Es ist also ein ganzes Paket voll von schrecklichen Dingen, mit denen die Geiseln und ihre Familien fertig werden müssen. Und der Zustand der Familien verschlechtert sich mit dem langen Warten immer mehr. Auch sind für diejenigen Familien, die noch immer nicht wissen, ob ihre Söhne oder Ehemänner leben und jemals freigelassen werden, diese letzten Wochen der Implementierung des aktuellen Abkommens extrem schwierig und ihr Verlust trifft sie noch stärker als zuvor. Sie versuchen, weiter für die Freilassung der Geiseln zu kämpfen, aber ihre Kräfte sind diesem Kampf oft nicht mehr gewachsen.
Nach dem Massaker gab es über fünfzig Familien, in denen beide Eltern ermordet wurden, in über dreißig Familien ist ein Elternteil getötet worden. Die Zahlen werden laufend aktualisiert.
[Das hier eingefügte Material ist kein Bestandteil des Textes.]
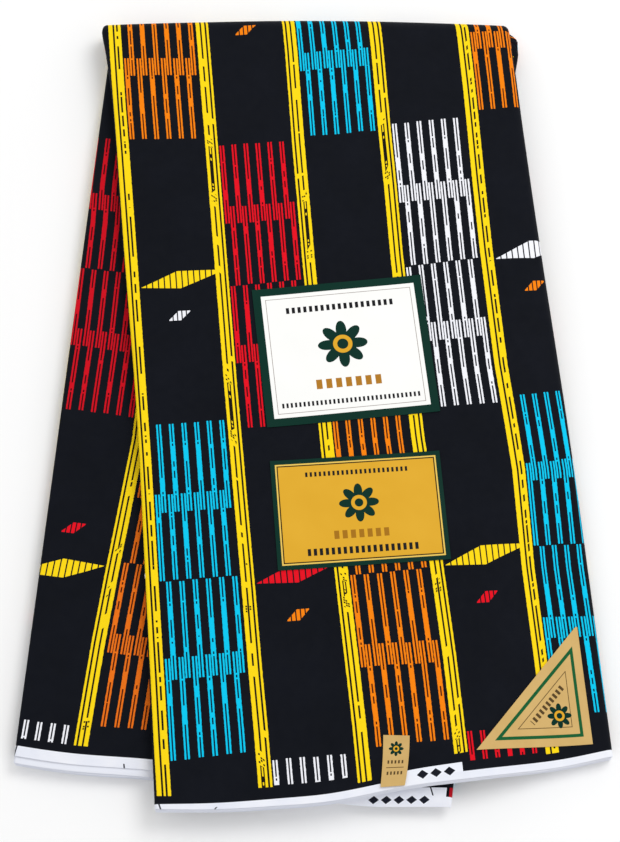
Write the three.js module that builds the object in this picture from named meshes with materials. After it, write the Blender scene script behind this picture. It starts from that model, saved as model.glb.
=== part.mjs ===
// A folded length of wax print cotton with its paper labels, lying flat.
// Millimetres: X across the plies, Y from the hems towards the half fold, Z up from the surface.
// The cloth is zigzag folded into a stack of plies, and the stack is folded once in half on the skew,
// so that the front half leans to the right and the back half, under it, leans to the left.

import * as THREE from "three";

// Stack and cloth
const STACK_HEIGHT = 25.4;
const FOLD_RADIUS = STACK_HEIGHT / 2;
const CLOTH_WALL = 1.2;
const GAP = 0.3;
const CREASE_HALF = CLOTH_WALL / 2 + GAP;
const SELVEDGE_WIDTH = 7;
const FOLD_BOW = 4.2;

// Rounded side edges of the outer ply and of the back half's inner ply, and how deep each turns down
const EDGE_RADIUS = { left: 3.2, right: 5 };
const RIM_DEPTH = 5;
const BACK_EDGE_RADIUS = 2.2;
const BACK_RIM_DEPTH = 2.4;

// The edges of each half in plan. Down is the distance from the half fold's outer edge.
const FRONT_EDGES = {
  left: [
    { down: FOLD_RADIUS, x: -158.9 },
    { down: 32, x: -155.2 },
    { down: 80, x: -148.6 },
    { down: 180, x: -140 },
    { down: 330, x: -125.2 },
    { down: 604.3, x: -107.8 },
  ],
  right: [
    { down: FOLD_RADIUS, x: 156.2 },
    { down: 48, x: 159.1 },
    { down: 100, x: 162.7 },
    { down: 185, x: 169.8 },
    { down: 325, x: 183.3 },
    { down: 415, x: 190.6 },
    { down: 570.4, x: 200.6 },
  ],
};
const BACK_EDGES = {
  left: [
    { down: FOLD_RADIUS, x: -152.5 },
    { down: 568.4, x: -203.2 },
  ],
  right: [
    { down: FOLD_RADIUS, x: 163.5 },
    { down: 595.4, x: 88.2 },
  ],
};

// How far each hem bulges past a straight line between its corners, from left (0) to right (1).
const FRONT_HEM = [
  { across: 0, out: 0 },
  { across: 0.13, out: 5.3 },
  { across: 0.38, out: 7.6 },
  { across: 0.55, out: 2 },
  { across: 0.8, out: 1.6 },
  { across: 1, out: 0 },
];
const BACK_HEM = [
  { across: 0, out: 0 },
  { across: 0.15, out: 3.4 },
  { across: 0.7, out: 5.6 },
  { across: 1, out: 0 },
];
const HEM_REACH_POWER = 7;

// The front half's overhang past the back half settles down onto the surface.
const DROOP_REACH = 80;
const DROOP_START = 6;
const DROOP_DEPTH = FOLD_RADIUS + CREASE_HALF;

// Hidden plies: bundles that show as rounded noses at the sides and the hems
const PLY_BUNDLES = 5;
const NOSE_SAMPLES = 4;
const NOSE_REACH = 1.2;
const HEM_NOSE_REACH = 1.6;
const HEM_NOSE_CURVE = 0.5;
const BACK_STACK_PAST_PANEL = 4;

// Mesh density
const FLAT_COLUMNS = 13;
const EDGE_STEPS = 4;
const TURN_STEPS = 9;
const FRONT_STEPS = 14;
const BACK_STEPS = 9;

// Paper labels: centre in plan, size, turn in degrees
const LABEL_THICKNESS = 0.5;
const LABEL_LIFT = 0.4;
const LABELS = {
  label_white: { x: 23.2, down: 277.2, width: 124, height: 107, turn: 5.4 },
  label_gold: { x: 31.7, down: 396.2, width: 119, height: 79, turn: 3.6 },
  label_hem: { x: 51.5, down: 571.6, width: 17.6, height: 34, turn: -4 },
};
const TRIANGLE_LABEL = { corner: { x: 186.6, down: 559 }, leg: 81, turn: 4, apexWidth: 1.5 };
const LABEL_STEPS = 8;

const COLOURS = {
  cloth: 0x15171f,
  selvedge: 0xe8ecf8,
  plies: 0xb9bcc8,
  white: 0xf4f4f1,
  gold: 0xe4af32,
  kraft: 0xcda56a,
};

const lerp = (a, b, t) => a + (b - a) * t;
const clamp01 = (t) => Math.min(1, Math.max(0, t));
const smoothstep = (t) => clamp01(t) ** 2 * (3 - 2 * clamp01(t));

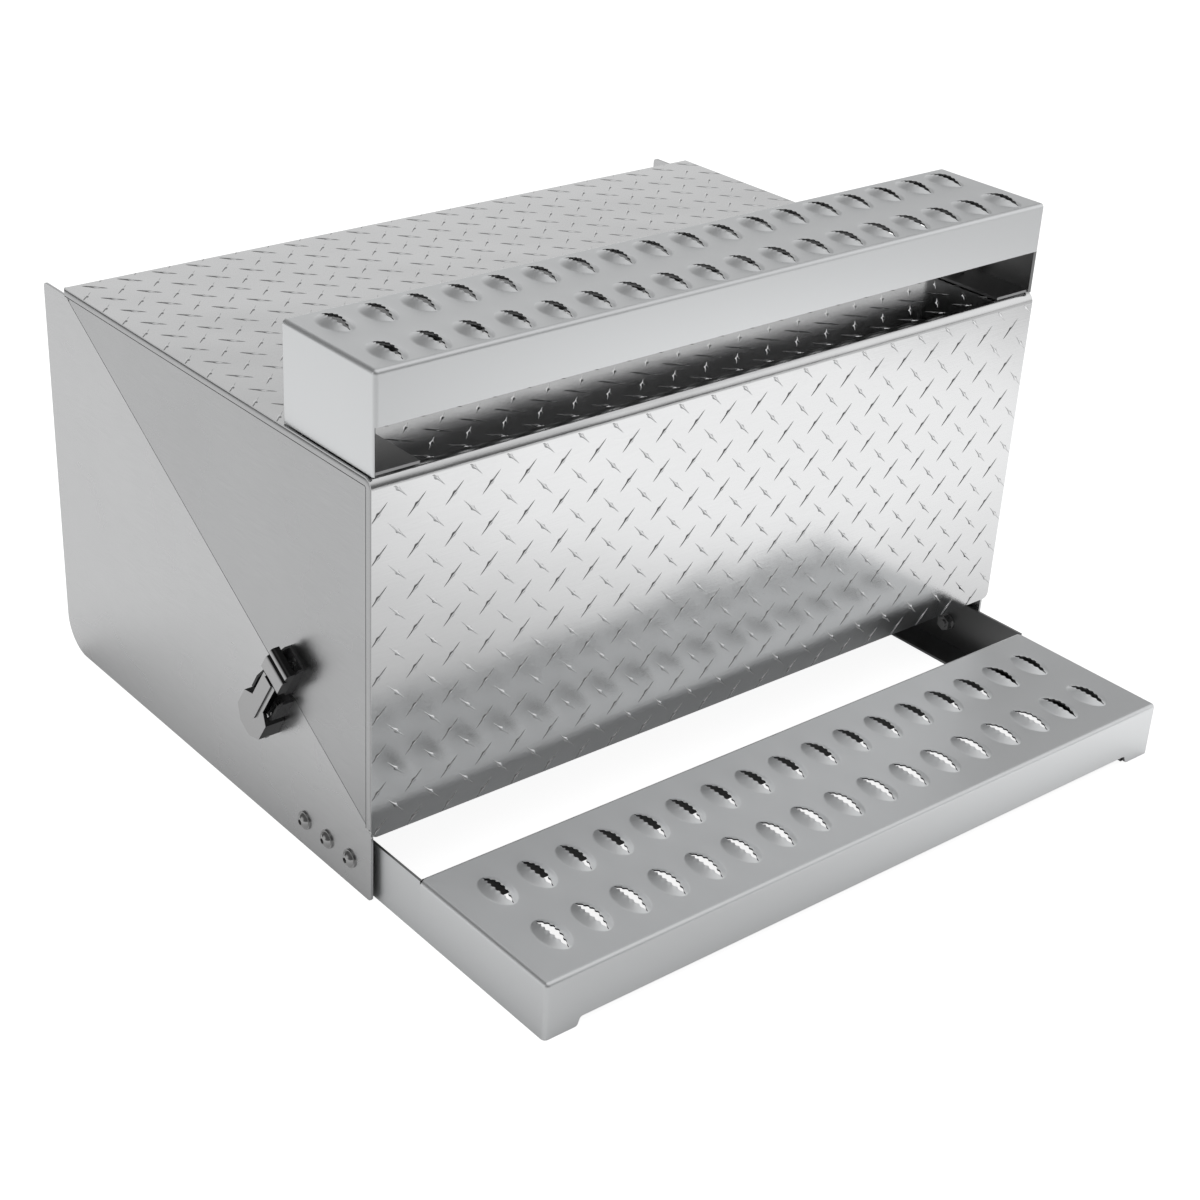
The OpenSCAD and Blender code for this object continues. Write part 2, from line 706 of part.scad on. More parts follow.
module upper_bolts() {
    stack = washer_t + step_t + lug_h + tread_t + washer_t + nut_h + 2;
    color("#8f9193") from_front() foot_bolt_places()
        translate([0, 0, lug_h + step_t + washer_t]) button_bolt(stack);
}
module upper_washers() {
    color("#9a9c9e") from_front() foot_bolt_places() {
        translate([0, 0, lug_h + step_t]) washer(washer_t);
        translate([0, 0, -tread_t - washer_t]) washer(washer_t);
    }
}
module upper_nuts() {
    color("#8f9193") from_front() foot_bolt_places()
        translate([0, 0, -tread_t - washer_t - nut_h]) nut();
}

// Latches: X' points outwards from the panel, Y' along the seam, Z' across it to the lid.
module at_latch(s) {
    side(s) on_seam() translate([-panel_x, latch_y / cos(seam_angle), 0]) mirror([1, 0, 0])
        children();
}
// A profile drawn in (X', Z') becomes a bar of length w along Y', centred.
module along_seam(w) { translate([0, w / 2, 0]) rotate([90, 0, 0]) linear_extrude(w) children(); }
// An outline drawn in (Y', Z') becomes a plate from height h0, t thick.
module off_panel(h0, t) { translate([h0, 0, 0]) rotate([90, 0, 90]) linear_extrude(t) children(); }

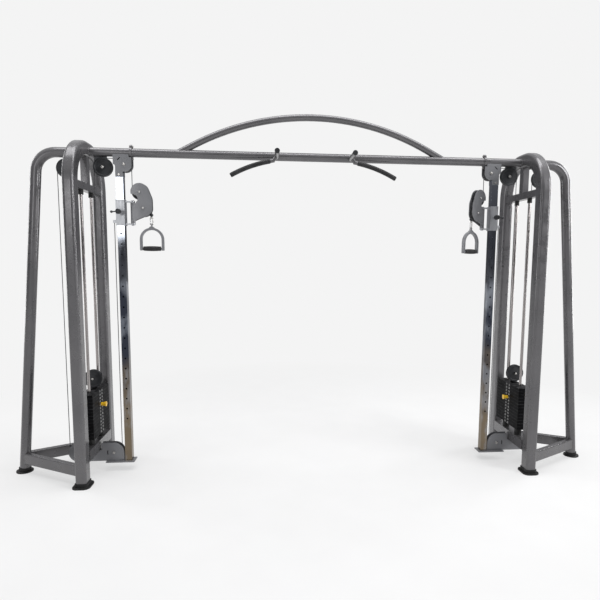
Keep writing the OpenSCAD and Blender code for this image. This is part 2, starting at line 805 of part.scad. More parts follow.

In einem Fall hat ein Mädchen ihre gesamte Familie verloren und blieb ohne Eltern, ohne Geschwister und ohne ihr Zuhause zurück. Und sie hat Gewalt erfahren und war teilweise auch Zeugin der Geschehnisse am 7. Oktober.
Mir fehlen die Worte, es gibt keine Worte, um all das Leid auszudrücken. Man kann nur für diese Menschen da sein, so viel Zeit es auch immer brauchen wird.
Da die staatliche Hilfe in Israel zur Behandlung der vielen Betroffenen nicht ausreichend zur Verfügung steht, hat Shapira Berman nach dem 7. Oktober 2023 mit einigen Kollegen – Ärzten und Psychoanalytikern – die Hilfsorganisation First Line Med (FLM) gegründet. Mittlerweile gehören der Organisation über 450 Psychoanalytiker an, die volontieren und den betroffenen Familien psychische Unterstützung geben.